The result is high efficiency, great speeds, low marginal cost, and infinite scalability.
Unfortunately, digital currencies - the lubrication of such databases - are struggling to
achieve generalized liquidity due to a lack of intrinsic value. They struggle to serve as
money, they exist as extralegal entities, and it is difficult to treat them directly as
property. More importantly, digital currencies seem unable to broach the “capitalization
gap” unless marketed as an object of speculation. What blockchain technology lacks is
an interface with the physical world.

The Professional Engineering Protocol, with it’s own model law, is effective in bridging
the capitalization gap – that long period of time between money flowing to a project and
the time that project produces revenue. During the capitalization gap, the engineer’s
stamp serves as proxy for title and money on a balance sheet. Additionally, there may
be significant functional similarities between the mechanics of the Professional
Engineering Protocol and the Blockchain Protocol. On the downside, professional
engineering is an 80-year old institution struggling for an interface with the digital world.

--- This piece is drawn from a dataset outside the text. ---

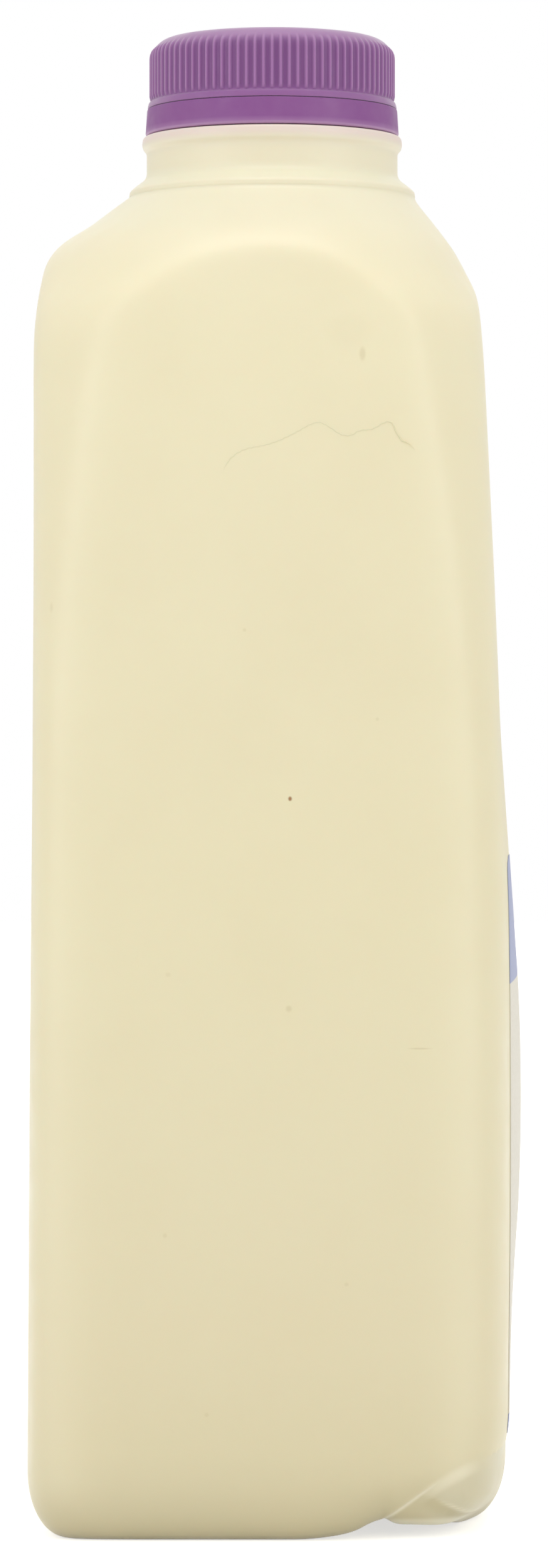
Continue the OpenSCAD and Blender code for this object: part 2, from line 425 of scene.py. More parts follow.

The argument set forth in this whitepaper is that by integrating Blockchain Protocol with
the Professional Engineering Protocol, several mutual needs may be resolved. This
position is supported herein with an enterprise risk management model rather than a
capital asset pricing model. The conclusion is that the decentralization of risk may
lower the cost of capital to the extent that projects upon which society depends most will
be prioritized correctly on a critical financial path.

Finally, it is recommended that professional engineering societies form a consortium with
the insurance industry to develop oracle contracts for capitalization of public and private
infrastructure. An engineering backed digital currency would be highly intrinsic and an
effective store of the value derived from human productivity.